**WHAT IS BEING ASKED:**
Which lines below fall between the one containing "The OpenSCAD and" and the one containing "count = max(1, round(total"? Repeat them exactly, counting both of those lines, and add nothing else.

**DATA FOR THE TASK:**

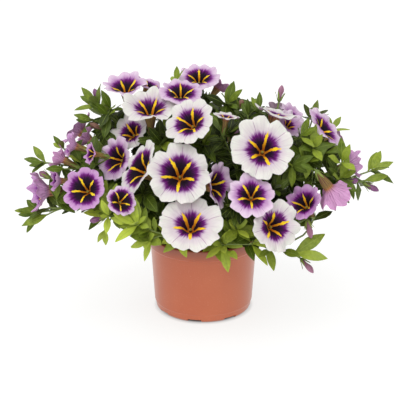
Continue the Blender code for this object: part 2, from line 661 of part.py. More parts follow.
...
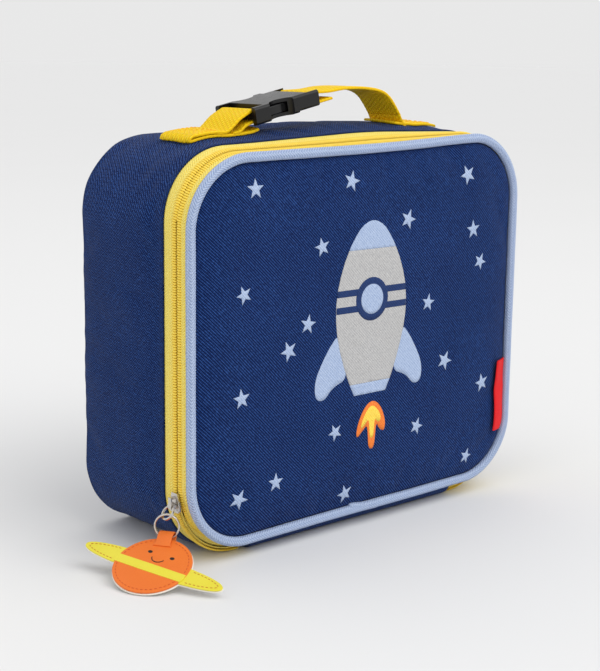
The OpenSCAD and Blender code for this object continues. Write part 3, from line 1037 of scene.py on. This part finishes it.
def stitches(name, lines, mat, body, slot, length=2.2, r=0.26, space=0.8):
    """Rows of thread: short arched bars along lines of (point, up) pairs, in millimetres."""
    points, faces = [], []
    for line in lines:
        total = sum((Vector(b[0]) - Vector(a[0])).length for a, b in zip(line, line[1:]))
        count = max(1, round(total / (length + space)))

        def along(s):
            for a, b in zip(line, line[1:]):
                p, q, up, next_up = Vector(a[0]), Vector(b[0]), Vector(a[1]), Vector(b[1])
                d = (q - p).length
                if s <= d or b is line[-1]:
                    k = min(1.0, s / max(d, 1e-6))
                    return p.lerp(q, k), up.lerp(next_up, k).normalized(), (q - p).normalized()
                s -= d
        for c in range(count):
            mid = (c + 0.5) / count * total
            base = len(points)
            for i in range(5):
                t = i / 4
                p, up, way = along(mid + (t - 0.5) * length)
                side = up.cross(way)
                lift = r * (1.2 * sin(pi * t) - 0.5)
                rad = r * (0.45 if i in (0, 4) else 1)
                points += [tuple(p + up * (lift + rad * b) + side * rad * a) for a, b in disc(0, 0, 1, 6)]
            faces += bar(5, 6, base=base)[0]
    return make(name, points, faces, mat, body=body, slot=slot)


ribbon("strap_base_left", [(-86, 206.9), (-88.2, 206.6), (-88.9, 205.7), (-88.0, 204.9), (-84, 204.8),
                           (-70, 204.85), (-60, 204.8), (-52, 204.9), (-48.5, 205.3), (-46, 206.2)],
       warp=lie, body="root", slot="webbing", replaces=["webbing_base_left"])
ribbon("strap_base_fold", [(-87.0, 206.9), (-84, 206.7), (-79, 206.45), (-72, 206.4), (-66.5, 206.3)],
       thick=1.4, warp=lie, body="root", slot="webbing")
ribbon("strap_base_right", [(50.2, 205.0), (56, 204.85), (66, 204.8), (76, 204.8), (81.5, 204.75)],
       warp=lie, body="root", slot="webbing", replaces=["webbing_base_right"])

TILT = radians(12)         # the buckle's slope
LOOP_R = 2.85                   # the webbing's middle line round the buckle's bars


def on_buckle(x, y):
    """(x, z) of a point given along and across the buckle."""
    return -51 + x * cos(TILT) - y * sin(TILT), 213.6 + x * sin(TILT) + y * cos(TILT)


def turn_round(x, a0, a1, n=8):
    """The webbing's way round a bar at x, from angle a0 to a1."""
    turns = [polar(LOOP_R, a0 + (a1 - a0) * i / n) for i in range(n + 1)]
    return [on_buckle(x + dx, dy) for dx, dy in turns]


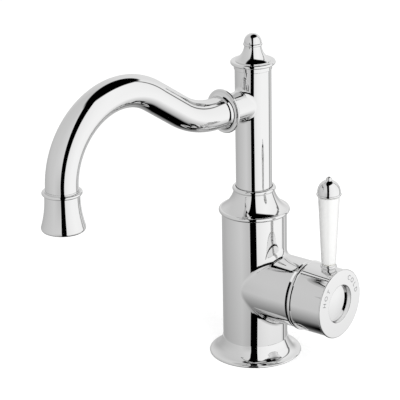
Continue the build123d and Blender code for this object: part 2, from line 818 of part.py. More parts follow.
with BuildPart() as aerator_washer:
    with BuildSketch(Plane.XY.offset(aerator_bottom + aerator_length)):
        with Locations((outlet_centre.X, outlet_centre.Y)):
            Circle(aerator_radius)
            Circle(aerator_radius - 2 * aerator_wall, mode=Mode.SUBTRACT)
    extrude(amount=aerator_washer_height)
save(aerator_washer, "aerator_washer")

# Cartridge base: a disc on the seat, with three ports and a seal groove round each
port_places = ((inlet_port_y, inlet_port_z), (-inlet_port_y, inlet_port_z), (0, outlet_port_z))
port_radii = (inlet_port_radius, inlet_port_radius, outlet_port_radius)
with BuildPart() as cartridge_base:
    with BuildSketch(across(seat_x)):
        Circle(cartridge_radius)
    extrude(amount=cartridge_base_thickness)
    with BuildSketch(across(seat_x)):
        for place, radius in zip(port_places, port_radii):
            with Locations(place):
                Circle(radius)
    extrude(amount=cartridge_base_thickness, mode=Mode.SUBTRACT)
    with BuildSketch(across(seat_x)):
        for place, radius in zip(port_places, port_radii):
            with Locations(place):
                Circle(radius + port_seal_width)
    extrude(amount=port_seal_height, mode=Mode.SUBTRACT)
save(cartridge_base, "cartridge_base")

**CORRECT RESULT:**
The OpenSCAD and Blender code for this object continues. Write part 3, from line 1037 of scene.py on. This part finishes it.
def stitches(name, lines, mat, body, slot, length=2.2, r=0.26, space=0.8):
    """Rows of thread: short arched bars along lines of (point, up) pairs, in millimetres."""
    points, faces = [], []
    for line in lines:
        total = sum((Vector(b[0]) - Vector(a[0])).length for a, b in zip(line, line[1:]))
        count = max(1, round(total / (length + space)))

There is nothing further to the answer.